There is a parallel and overlapping storyline where Cherry Blossom Dojo also led me to train as a self-defence instructor and from there, as a Positive Psychology Practitioner. That storyline has led me to what I do today, running a company and training Positive Psychology Practitioners and Researchers. It is the circle within the circle, a spiralling of sorts.
None of this was planned. There was certainly no goal setting. All of it unfolded because I sat down to write and listen to myself then act decisively, in each moment, seizing opportunities while creating others along the way.
Amidst all of this was a quieter third storyline, another spiral of sports. The first thing I did when leaving employment with the UN and becoming self-employed was attend an Arabic calligraphy workshop with an Omani calligrapher. I hadn’t practiced Arabic calligraphy since my early twenties, when the intensity of humanitarian work took over. I still remember my palms sweating and hands shaking as I brought brush to canvas to pain the word “dream” in Arabic, hulm, as a way to return. It was the only word I could think of at the time that motivated me to create.
Within weeks, I was back to practice, using my reed pens and ink, and transferring my designs with acrylic onto white canvases that now hang in my stairway, where the Arabic calligraphy desk is set up. I went on to sell and exhibit my creations and like my book writing, it was all intrinsically motivated by my inner strengths. The strengths of creativity, spirituality, curiosity, and perseverance. I cared very little for any applause or outcomes at the end. The joy was in the doing, in the practice.
All that stopped with the move to the UK some 7 years ago. I lost the heart to create when cultural shock ripped through the foundation of my life, but writing Empty Quarter over the past year has started to bring that back. First, it gave me a chance to document the experiences of being a third culture kid, all grown up (these posts were deleted after a thematic analysis that I’ll hopefully share one day). For Arabic calligraphy, it’s just a letter here and there, a remembering of sorts, and an energy I just can’t force. Once more goal setting just isn’t the way. Intrinsic motivation just doesn’t work that way. If anything, goals can send it off course.
Writing is a companion and way to step back and see what is surfacing in my life. I find it much more effective than conversations with others, simply as a two-way conversation will naturally contain influence from the other person. Sometimes that is a good thing but when it comes to my creative self, it isn’t helpful at all. I reach my creative self when I disconnect from people and immerse myself in a point of interest. That state of interest intensifies and leads to frequencies of inspiration. At that point, I’m in flow and the last thing I need or want is an interruption or guidance.
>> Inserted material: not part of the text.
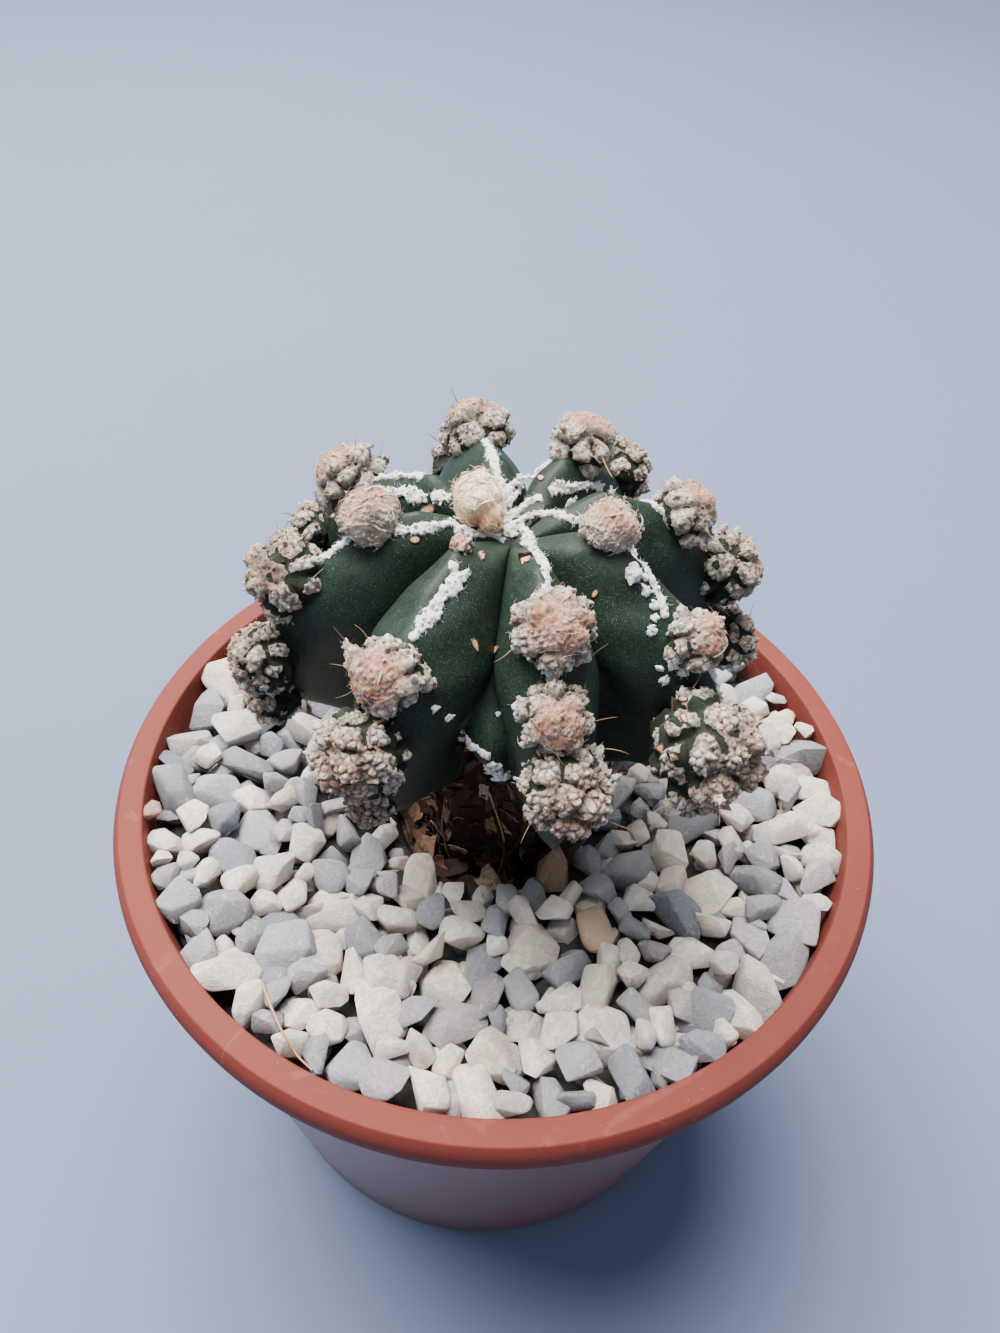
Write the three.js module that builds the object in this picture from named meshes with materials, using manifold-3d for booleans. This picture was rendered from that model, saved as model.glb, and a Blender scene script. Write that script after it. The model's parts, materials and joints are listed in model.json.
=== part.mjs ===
// A bishop's cap cactus of the knobbly-ribbed form, in a plastic pot topped with gravel.
// Millimetres, +Z up. The origin is under the middle of the pot, and the plant's front faces -Y.
// Azimuths are in degrees about the pot's axis: 0 is the front, and they grow towards +X.

import * as THREE from 'three';
import { mergeVertices } from 'three/addons/utils/BufferGeometryUtils.js';
import Module from 'manifold-3d';

const wasm = await Module();
wasm.setup();

// Left between two pieces that touch
const CLEARANCE = 0.35;

// Pot
const POT_HEIGHT = 71;
const RIM_RADIUS = 50;
const BASE_RADIUS = 37.5;
const WALL_TOP_RADIUS = 47.5;
const WALL = 1.5;
const FLOOR_TOP = 3;
const FOOT_RECESS = 1.2;
const FOOT_WIDTH = 4;
const LIP_DEPTH = 4.6;
const LIP_WALL = 1.4;
const LIP_TOP_WALL = 1.8;
const LIP_ROUND = 1;
const LIP_DRAFT = 0.2;
const EDGE_BREAK = 0.4;
const FLOOR_FILLET = 1.5;
const POT_SIDES = 44;
const DRAIN_HOLES = 6;
const DRAIN_RADIUS = 1.95;
const DRAIN_CIRCLE = 22;

// Soil and gravel
const SOIL_TOP = POT_HEIGHT - 10.5;
const NECK_HOLE_RADIUS = 11;
const NECK_HOLE_DEPTH = 16;
const BED_TOP = POT_HEIGHT - 5.8;
const HOLLOW_RADIUS = 13.2;
const HOLLOW_TOP_RADIUS = 15.5;
const STONES = 120;
const STONE_LENGTH = 7;
const STONE_TAPER = 0.72;
const STONE_RING = [17, 41.6];

// Plant. Its ribs are spanned between a line along a rib's crest and one along the groove beside
// it. Each line is four curves in (radius, height above the rim), and a place along it is u,
// from 0 at the sunken crown, past the shoulder at 1, the waist at 2 and the neck at 3, to 4,
// the root end in the soil.
const CREST = [
  [[0, 38], [3, 38.8], [6, 41.8], [10, 42.5]],
  [[10, 42.5], [18.5, 40.5], [26.5, 31], [26.5, 20]],
  [[26.5, 20], [26.5, 12], [13.5, 9], [11.5, 0]],
  [[11.5, 0], [10.5, -6], [9.8, -14], [8, -26]],
];
const GROOVE = [
  [[0, 38], [1, 38.3], [2.5, 38.8], [5, 38]],
  [[5, 38], [14, 36], [16.5, 28], [13.5, 19]],
  [[13.5, 19], [11.5, 13], [9.5, 8], [9.3, 0]],
  [[9.3, 0], [9.2, -6], [9, -14], [7.6, -26]],
];
const ROWS = [4, 7, 6, 3];
const RIB_STATIONS = [-1, -0.8, -0.55, -0.28, 0, 0.28, 0.55, 0.8];
const DRIFT_REACH = 0.45;
const WAIST = POT_HEIGHT + 20;

// Each rib: the azimuth of its crest, how far the crest swings aside near the crown, the azimuth
// of the groove after it, and its wool heads, as [u, degrees beside the crest, radius]
const RIBS = [
  {
    crest: -30, drift: -30, groove: -2,
    heads: [[0.78, -2, 1.4], [1.45, -3, 3.9], [1.76, -6, 4.8], [2, 2, 2.9]],
  },
  {
    crest: 14, drift: 18, groove: 38,
    heads: [[1.22, 1, 4], [1.51, 0, 3.5], [1.76, 1, 4.7]],
  },
  {
    crest: 62, drift: 24, groove: 86,
    heads: [[1, 7, 3.4], [1.45, 2, 3.3], [1.82, -3, 5.3], [2.12, 2, 3.2]],
  },
  {
    crest: 107, drift: 10, groove: 129,
    heads: [[1.36, 0, 3.9], [1.68, -2, 4.6], [1.98, -5, 3.8]],
  },
  {
    crest: 150, drift: 0, groove: 173,
    heads: [[1.15, 0, 4], [1.53, -3, 4], [1.86, 2, 4.2]],
  },
  {
    crest: 196, drift: 0, groove: 219,
    heads: [[1.28, 0, 4.6], [1.68, 1, 4.2], [1.99, -2, 3.6]],
  },
  {
    crest: 242, drift: 0, groove: 261,
    heads: [[1.42, 0, 4.4], [1.74, 2, 3.8], [2.04, -2, 3.4]],
  },
  {
    crest: 280, drift: 0, groove: 302,
    heads: [[1.14, -2, 3.8], [1.56, -2, 4.7], [1.86, 4, 4.3], [2.12, 3, 3.3]],
  },
];

// Small ribs that rise in the grooves: azimuth, half width in degrees, the u where each begins,
// and its height as a share of the way to the crests
const SMALL_RIBS = [
  { azimuth: -1, halfWidth: 11, start: 1.62, height: 0.6 },
  { azimuth: 129, halfWidth: 9, start: 1.8, height: 0.5 },
  { azimuth: 219, halfWidth: 9, start: 1.7, height: 0.55 },
  { azimuth: 302, halfWidth: 8, start: 1.85, height: 0.45 },
];
const SMALL_RIB_RAMP = 0.3;

// The green lobe under a wool head, as shares of the head's radius, and the most it may swell
const LOBE_HEIGHT = 0.28;
const LOBE_REACH = 1.1;
const LOBE_MOST = 1.6;

// Wool
const HEAD_SEAT = 0.36;
const SMALL_HEAD = 2;
const KNOB_VALLEY = 0.72;
const HEAD_SPINES = 2;
const SPINE_LENGTH = 3.4;
const SPINE_RADIUS = 0.3;
const FELT_WIDTH = 2.1;
const FELT_HEIGHT = 0.9;
const FELT_START = 0.42;
const FELT_STEP = 0.02;
const FELT_ROW = 2.2;
const FELT_SHORTEST = 2;
const FELT_ROOM = 0.8;
const CROWN_WOOL = { azimuth: -105, radius: 4, height: 42.4, size: 3.1 };
const CROWN_RIDGE = 0.07;

// Colours
const TERRACOTTA = 0xa5523f;
const DARK_SOIL = 0x3a2a20;
const PALE_STONE = 0xb9b5aa;
const CACTUS_GREEN = 0x2c4436;
const PINK_WOOL = 0xcbb3a3;
const WHITE_FELT = 0xdedcd6;
const CREAM_WOOL = 0xe3d3ad;

const GOLDEN_ANGLE = Math.PI * (3 - Math.sqrt(5));
const radians = THREE.MathUtils.degToRad;
const lerp = THREE.MathUtils.lerp;

// A repeatable source of numbers from 0 to 1
function randomSource(seed) {
  let state = seed;
  return () => {
    state = (state + 0x6d2b79f5) | 0;
    let mixed = Math.imul(state ^ (state >>> 15), 1 | state);
    mixed = (mixed + Math.imul(mixed ^ (mixed >>> 7), 61 | mixed)) ^ mixed;
    return ((mixed ^ (mixed >>> 14)) >>> 0) / 4294967296;
  };
}

// A number near a middle value, up to a spread to either side of it
function vary(random, middle, spread) {
  return middle + spread * (2 * random() - 1);
}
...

A decade later, I sit back and take stock of all of this. Writing as a reflective practice is a way to listen to self, the deeper impulses of self that come like heartbeats, offering bursts of life as I close in on my fifties. I contrast this with the need for human connection, which I find through family and sport. It’s like an inhale and an exhale, contraction and expansion, the two balancing points of being alive.
Listening quietly today, I sense the wisdom of turning away from the world as it is right now, at least the world that I see around me. Not because I don’t care, for I certainly do, but I understand that life comes in waves, it ebbs and flows and we can’t always position ourselves on the frontlines, keeping up with it all.
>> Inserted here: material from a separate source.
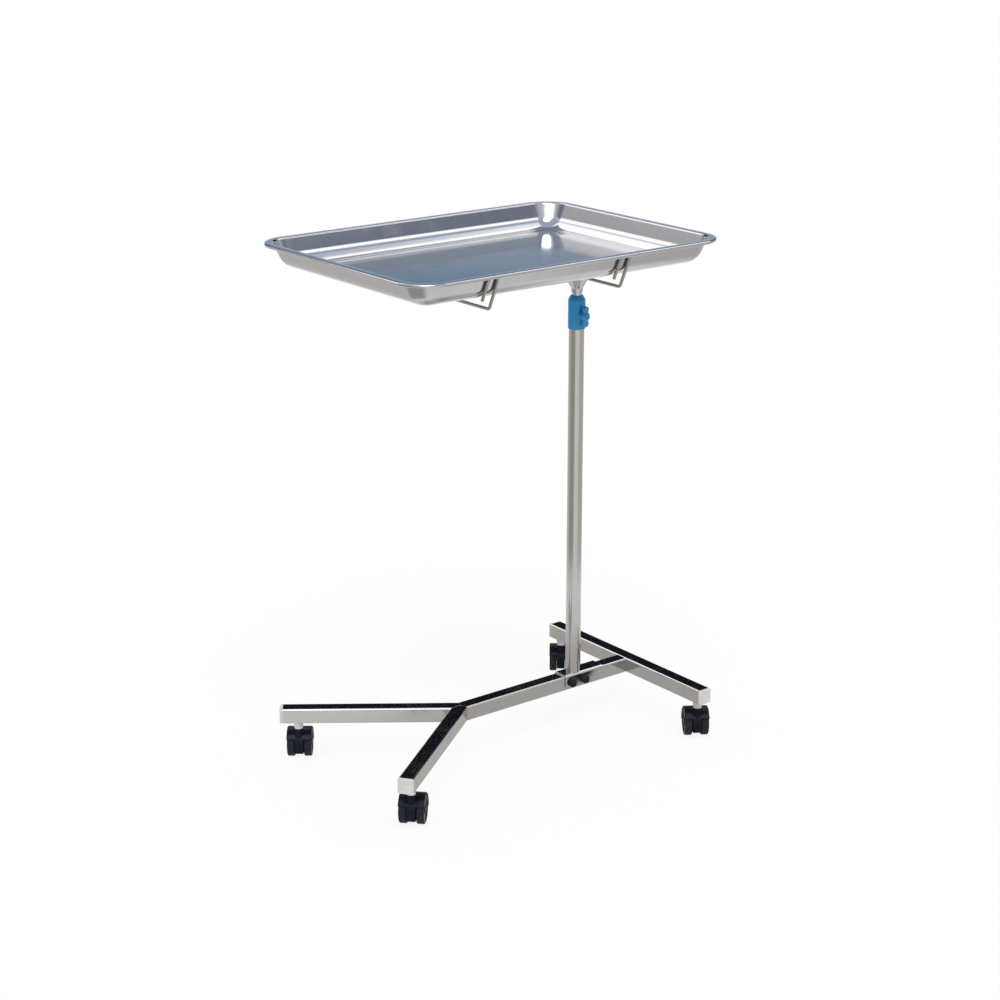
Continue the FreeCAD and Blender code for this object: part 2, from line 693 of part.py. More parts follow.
def inner_tube():
    """Inner tube, grooved for the retaining ring and cross-drilled for the stop pin."""
    tube = ring(INNER_RADIUS, INNER_BORE, INNER_FOOT, ARM_BOTTOM)
    groove_bottom = GUIDE_TOP + REST_GAP
    groove = ring(INNER_RADIUS + CUTTER_PAST, INNER_RADIUS - RETAINER_GROOVE, groove_bottom,
                  groove_bottom + INNER_WALL + 2 * FIXED_GAP)
    return drilled(tube, [groove, stop_pin_hole()])


def retainer_plug():
    """Plug in the foot of the inner tube; its flange keeps the guide bush from dropping off."""
    flange = POST_BORE - RETAINER_GAP
    spigot = INNER_BORE - FIXED_GAP
    return turned([
        (0, INNER_FOOT - RETAINER_FLANGE),
        (flange, INNER_FOOT - RETAINER_FLANGE, TURNED_EDGE),
        (flange, INNER_FOOT),
        (spigot, INNER_FOOT),
        (spigot, INNER_FOOT + RETAINER_LENGTH, TURNED_EDGE),
        (0, INNER_FOOT + RETAINER_LENGTH),
    ])


def retaining_ring():
    """Open spring ring in the inner tube's groove, above the guide bush."""
    bottom = GUIDE_TOP + REST_GAP + FIXED_GAP
    full = ring(POST_BORE - RETAINER_GAP, INNER_RADIUS - RETAINER_GROOVE + FIXED_GAP, bottom,
                bottom + INNER_WALL)
    opening = Part.makeBox(POST_DIAMETER, RING_OPENING, 2 * INNER_WALL,
                           Vector(0, -RING_OPENING / 2, bottom - INNER_WALL / 2))
    return full.cut(opening)


def guide_bush():
    """Bush that slides in the outer tube and lets the inner tube turn in it."""
    outer = POST_BORE - RUNNING_GAP
    bore = INNER_RADIUS + RUNNING_GAP
    lead = min(BUSH_LEAD, (outer - bore) / 3)
    return turned([
        (bore, GUIDE_BOTTOM),
        (outer - lead, GUIDE_BOTTOM),
        (outer, GUIDE_BOTTOM + 2 * lead),
        (outer, GUIDE_TOP - 2 * lead),
        (outer - lead, GUIDE_TOP),
        (bore, GUIDE_TOP),
    ])


def stop_ring():
    """Sleeve on the inner tube that meets the top bush at full height."""
    sleeve = ring(POST_BORE - REST_GAP, INNER_RADIUS + FIXED_GAP, STOP_TOP - STOP_LENGTH,
                  STOP_TOP)
    return sleeve.cut(stop_pin_hole())


def stop_pin():
    """Cross pin through the stop ring and the inner tube."""
    return cross_rod(STOP_PIN_DIAMETER / 2, 0, STOP_PIN_HEIGHT, POST_BORE - STOP_PIN_INSET)


# Base

def square_tube(length, start, heading):
    """Level square tube with rounded edges, from a start point along a heading."""
    outer = rounded_block(BEAM_SECTION, BEAM_SECTION, length, BEAM_CORNER)
    inner = rounded_block(BEAM_BORE, BEAM_BORE, length, BEAM_CORNER - BEAM_WALL)
    return aimed_level(outer.cut(inner), heading, start)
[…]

Wild Zen was framed around 4 steps: Turn Inwards, Transform Chaos, Extract Wisdom, Live Truth. It was a transformative journey through healing towards authenticity, although I wouldn’t have described it as such back then. In the decade since I’ve become a psychologist and researcher, and I see the script differently.
These days, the turning inwards is about practice. We cannot practice when we are busy looking at and listening to everything around us, be the practice a game of tennis or a spiritual form. There is a need to narrow the gaze, nazar bar qadam, as the Naqshbandia Mujaddadia Sufi order advises - to watch where you’re going. In a game of tennis it is about attention control, of focusing on the game at hand. In spiritual practice, it is about retreat, a withdrawal of the senses, becoming still and calm, and then a reawakening of the senses to that which is pure and true. Both forms of practice require presence as a gateway, and both kinds matter to me.
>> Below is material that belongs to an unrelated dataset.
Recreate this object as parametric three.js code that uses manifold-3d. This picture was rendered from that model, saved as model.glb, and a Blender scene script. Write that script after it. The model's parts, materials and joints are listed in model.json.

I pause to step back, to become quiet and still, to bring focus to my life as I turn inwards. I know this needs to be balanced with work, the family, the house errands. The householder responsibilities. I know that a full retreat is impossible but somewhere between practice, attention control, and retreat offers a direction.
It takes courage to step back in this way. Courage and awareness. Awareness of the breath, of habits that get in the way of being and becoming present. The practice for now is the stepping back and in doing so, I am coming full circle.